Cette approche a pour but de relever un défi de taille, et pas seulement au Kenya: le nombre de personnes vivant dans les bidonvilles devrait atteindre 3 milliards à travers le monde en 2050, contre un milliard aujourd'hui (chiffres de l'ONU), alors que la construction d'infrastructures telles que des égouts, toilettes et systèmes de gestion des déchets, est loin de suivre ce rythme.

Dans le cas de Mukuru, un km² de terrain densément peuplé (les estimations varient de 250 000 à plus de 500 000 personnes), situé entre l'aéroport international et une zone industrielle, les mêmes toilettes sont partagées par environ 547 foyers et il n'y a aucun système d'égout, selon une enquête menée en 2017 par des chercheurs kényans et internationaux.
"Vous pouvez imaginer les efforts à déployer pour installer des égouts dans une zone occupée par autant d'habitants! C'est pratiquement impossible, puisqu'il y a une maison tous les trois mètres", souligne Michael Lwoyelo, directeur de Sanergy, qui exploite le système de toilettes sèches du bidonville, mais également le proces de recyclage qui s'en suit.

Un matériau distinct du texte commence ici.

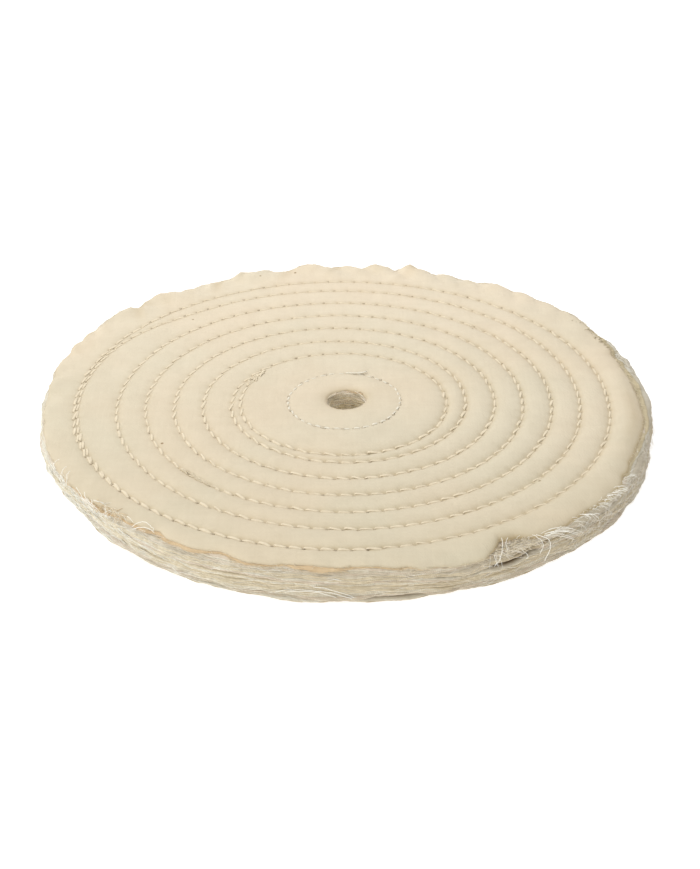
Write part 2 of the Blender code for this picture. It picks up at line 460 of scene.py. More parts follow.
def tubes(name, paths, radii, sides, material, lobes=0.0, twist=0.0, flat=1.0):
    """Closed tubes along paths (count, steps, 3) of radii (count, steps), as one object.

    lobes is how deep the three strands of a plied thread show, twist is in turns along a path,
    and flat is the section's height as a share of its width."""
    count, steps, _ = paths.shape
    along = np.gradient(paths, axis=1)
    along /= np.linalg.norm(along, axis=2, keepdims=True) + 1e-12
    up = np.zeros_like(along)
    up[..., 2] = 1.0
    up += 0.05 * default_rng(5).normal(size=(count, 1, 3))
    side = np.cross(along, up)
    side /= np.linalg.norm(side, axis=2, keepdims=True) + 1e-12
    over = np.cross(side, along)
    around = TAU * np.arange(sides) / sides
    turned = TAU * twist * np.linspace(0.0, 1.0, steps)
    shape = 1.0 + lobes * np.cos(3.0 * (around[None, :] - turned[:, None]))
    reach = radii[:, :, None] * shape[None]
    rings = (
        paths[:, :, None, :]
        + side[:, :, None, :] * (reach * np.cos(around))[..., None]
        + over[:, :, None, :] * (flat * reach * np.sin(around))[..., None]
    )
    points = np.concatenate([rings.reshape(-1, 3), paths[:, 0], paths[:, -1]])
    spoke = np.arange(sides)
    following = (spoke + 1) % sides
    base = np.arange(count)[:, None] * steps * sides
    last = base + (steps - 1) * sides
    ring = base[:, None] + np.arange(steps - 1)[None, :, None] * sides
    corners = (ring + spoke, ring + following, ring + sides + following, ring + sides + spoke)
    start_tip = count * steps * sides + np.arange(count)[:, None]
    end_tip = start_tip + count
    start_fan = joined(start_tip + 0 * spoke, base + following, base + spoke)
    end_fan = joined(end_tip + 0 * spoke, last + spoke, last + following)
    fans = [fan.reshape(-1, 3) for fan in (start_fan, end_fan)]
    return make_mesh(name, points, [joined(*corners).reshape(-1, 4), *fans], material)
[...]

De fait, ce qui a été mis en oeuvre permet de ne pas dépendre d'un système d'égouts, les toilettes étant louées pour moins de 8 euros/mois, une somme que se partagent plusieurs foyers. Sanergy intervient de nuit ; les équipes récupèrent ces déchets et nettoient les lieux, puiis transfoment ce smétières en engrais vendu à des agriculteurs. D'ici fin 2020, l'entreprise aura lancé la construction d'une usine de recyclage à même de traiter 200 tonnes de matières fécales par jour, soit 10% des excréments de Nairobi.
Sanergy n'est pas seule sur ce marché : ailleurs au Kenya, Umande Trust transforme les excréments d'écoles et de bidonvilles en gaz de cuisine, Sanivation convertit les excréments de Kakuma, un camp de réfugiés du nord-ouest du pays, en briquettes utilisées comme combustible.
Sanergy espère en tout cas que d'ici 2022, un million de Nairobiens utiliseront ses toilettes, mais aussi que ce modèle s'exportera vers d'autres zones urbaines connaissant les mêmes problèmes que Nairobi.

Au Kenya (mais pas seulement), les budgets consacrés aux installations sanitaires sont de loin inférieurs à ce qu'il faudrait : la proportion de la population kényane ayant accès à des toilettes propres n'a augmenté que de 5% entre 1990 et 2015 (selon une note de février 2018 de la Banque mondiale) ; à ce rythme, il faudrait 150 ans pour assurer cet accès à l'ensemble de la population.
L'Organisation mondiale de la santé met l'accent quant à elle sur le nombre de morts (mamadies diarrhéiques) lié à l'absence de toilettes sûres, tandis que l'Unicef évoque une perte mondiale de 260 milliards de dollars de PIB, en raison du coût des soins de santé et la perte de productivité liés à cette problématique.